Hunkering down for the bus strike, So many of us are without resources to get to work, to doctor appointments, to the grocery store. I have already seen the negative impact of the bus strike on the mental health of a friend, and expect to feel it in my pocketbook soon when I and others I work with can’t get to my usual gigs  (writing group and Random Acts of Kindness group) at the Healthy Minds Cooperative, It can’t be good for business that people can’t get to the stores. On the bright side however, maybe there will be fewer kids hanging out at the mall. Maybe they’ll take to the streets and play hockey, walk to school, make friends with their neighbours.

But as usual when an essential service is cut off or denied, it’s the most vulnerable who hurt most– seniors, the working poor, and people with disabilities on fixed incomes, who have no other options. It’s only fair to mention them.because while  the bus strike is an inconvenience to many, to some it is a deprivation that can lead to social isolation, ill health and further impoverishment, May the strike end soon,  and thanks to all the generous souls who are pitching in to help ( Thanks Dad!) .

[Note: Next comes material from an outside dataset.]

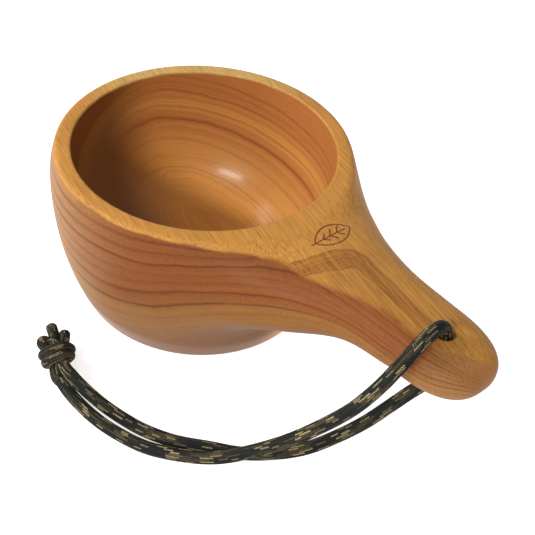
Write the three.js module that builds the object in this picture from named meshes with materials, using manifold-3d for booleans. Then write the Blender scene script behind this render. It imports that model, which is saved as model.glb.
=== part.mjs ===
// Kuksa: a drinking cup carved from one block of wood, with a cord loop through the end of its handle.
// Millimetres, +Z up. The origin is the centre of the cup's flat foot, and the handle points along +X.
import * as THREE from 'three';
import { mergeVertices } from 'three/addons/utils/BufferGeometryUtils.js';
import Module from 'manifold-3d';

// Bowl: half an upright ellipsoid above and below its widest level, cut flat at the rim and the foot.
const RIM_HEIGHT = 50;
const BOWL_RADIUS = 43;
const WIDEST_LEVEL = 40.5;
const BOWL_DEPTH_BELOW = 66.5;
const BOWL_DEPTH_ABOVE = 35;

// Cavity: a rounded well, straight-sided at the rim.
const MOUTH_RADIUS = 37;
const FLOOR_THICKNESS = 7;
const CAVITY_ROUNDNESS = 2.8;

// Handle: half width, top and underside at five stations, then a rounded end.
const FIRST_STATION = 24;
const STATION_STEP = 15;
const HALF_WIDTHS = [32, 27.5, 19.5, 13.5, 12];
const TOPS = [51.5, 50, 49, 49.6, 49.6];
const UNDERSIDES = [10.5, 18.5, 26, 33.5, 36];
const HANDLE_END = 104.5;
const HANDLE_SQUARENESS = 2.6;
const HANDLE_START_DEPTH = 20;
const BLEND = 7;

// Cord: one braided cord, its two legs meeting halfway down the bore.
const BORE_X = 90.2;
const BORE_RADIUS = 2.6;
const BORE_MIDDLE = 43;
const CORD_RADIUS = 1.75;
const GAP = 0.3;

// Knot: a barrel lying on the table, with the two cut ends of the cord beyond it.
const KNOT_START = new THREE.Vector3(10.2, -58.9, 5.1);
const KNOT_HEADING = THREE.MathUtils.degToRad(145);
const KNOT_AXIS = new THREE.Vector3(Math.cos(KNOT_HEADING), Math.sin(KNOT_HEADING), 0);
const KNOT_LENGTH = 12.5;
const KNOT_RADIUS = 5;
const TAIL_GAP = 0.8;

const RINGS = 60;
const RING_POINTS = 44;

const wasm = await Module();
wasm.setup();

const wood = new THREE.MeshStandardMaterial({ color: 0xb9854b, roughness: 0.45, metalness: 0 });
const cordWeave = new THREE.MeshStandardMaterial({ color: 0x26261c, roughness: 0.85, metalness: 0 });
const cordEnd = new THREE.MeshStandardMaterial({ color: 0x1b1712, roughness: 0.6, metalness: 0 });

const part = new THREE.Group();

function addMesh(name, geometry, material) {
  const mesh = new THREE.Mesh(geometry, material);
  mesh.name = name;
  part.add(mesh);
}

function toSolid(geometry) {
  geometry.deleteAttribute('normal');
  geometry.deleteAttribute('uv');
  const merged = mergeVertices(geometry, 1e-4);
  return new wasm.Manifold(new wasm.Mesh({
    numProp: 3,
    vertProperties: new Float32Array(merged.attributes.position.array),
    triVerts: new Uint32Array(merged.index.array),
  }));
}

function toGeometry(solid) {
  const mesh = solid.getMesh();
  const geometry = new THREE.BufferGeometry();
  geometry.setAttribute('position', new THREE.BufferAttribute(mesh.vertProperties, 3));
  geometry.setIndex(new THREE.BufferAttribute(mesh.triVerts, 1));
  return geometry;
}

// A smooth curve through values given at the stations, held level beyond the first and last.
function alongHandle(x, values) {
  const last = values.length - 1;
  const place = THREE.MathUtils.clamp((x - FIRST_STATION) / STATION_STEP, 0, last - 1e-9);
  const i = Math.floor(place);
  const f = place - i;
  const before = i > 0 ? values[i - 1] : 2 * values[0] - values[1];
  const after = i + 2 <= last ? values[i + 2] : 2 * values[last] - values[last - 1];
  const [a, b] = [values[i], values[i + 1]];
  const bend = 2 * before - 5 * a + 4 * b - after;
  const twist = 3 * (a - b) + after - before;
  return a + 0.5 * f * (b - before + f * (bend + f * twist));
}

// Both shape functions are negative inside the wood and roughly a distance in millimetres near it.
function bowlShape(x, y, z) {
  const depth = z < WIDEST_LEVEL ? BOWL_DEPTH_BELOW : BOWL_DEPTH_ABOVE;
  const level = (z - WIDEST_LEVEL) / depth;
  return BOWL_RADIUS * (Math.hypot(Math.hypot(x, y) / BOWL_RADIUS, level) - 1);
}

function handleShape(x, y, z) {
  const top = alongHandle(x, TOPS);
  const underside = alongHandle(x, UNDERSIDES);
  const halfWidth = alongHandle(x, HALF_WIDTHS);
  const halfHeight = (top - underside) / 2;
  const endStart = FIRST_STATION + (HALF_WIDTHS.length - 1) * STATION_STEP;
  const end = x > 0 ? Math.max(x - endStart, 0) / (HANDLE_END - endStart) : -x / HANDLE_START_DEPTH;
  const across = Math.abs(y) / halfWidth;
  const up = Math.abs(z - (top + underside) / 2) / halfHeight;
  const n = HANDLE_SQUARENESS;
  const size = (across ** n + up ** n + end ** n) ** (1 / n);
  return (size - 1) * Math.min(halfHeight, halfWidth);
}

// The handle runs into the bowl with a soft fillet.
function outerShape(x, y, z) {
  const bowl = bowlShape(x, y, z);
  const handle = handleShape(x, y, z);
  const share = THREE.MathUtils.clamp(0.5 + 0.5 * (handle - bowl) / BLEND, 0, 1);
  return handle * (1 - share) + bowl * share - BLEND * share * (1 - share);
}

// Distance from an inside point to the outer surface, straight out along a direction.
function reachOut(origin, direction) {
  let inside = 0;
  let outside = 120;
  while (outside - inside > 1e-4) {
    const middle = (inside + outside) / 2;
    const p = origin.clone().addScaledVector(direction, middle);
    if (outerShape(p.x, p.y, p.z) < 0) inside = middle;
    else outside = middle;
  }
  return inside;
}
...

Writing for my mental health

I’ve been writing some… not today but recently. I haven’t had much work but have been devoting some time every morning to writing and it makes me feel peaceful and happy. But i need to get some paying gigs so please keep me in mind. Maybe you’re having a birthday party and want me to come lead a poetry workshop for your guests! or maybe you have a wedding coming up and instead of getting pedicures and up dos, you want to work on your wedding speeches. Well I hope you’ll think of me! I don’t jump out of cakes, juggle or make balloon animals, but I can do something! I’m a mercenary poet.

It’s late. bedtime and dreamtime. I had a strange dream the other night that my friend Chava called me and then fell silent on the phone while i asked questions trying to figure out what was wrong. I woke up in the middle of the dream so never did find out why she wouldn’t say anything. The new med I’m on might make for more vivid dreams… I’m looking forward to more of those!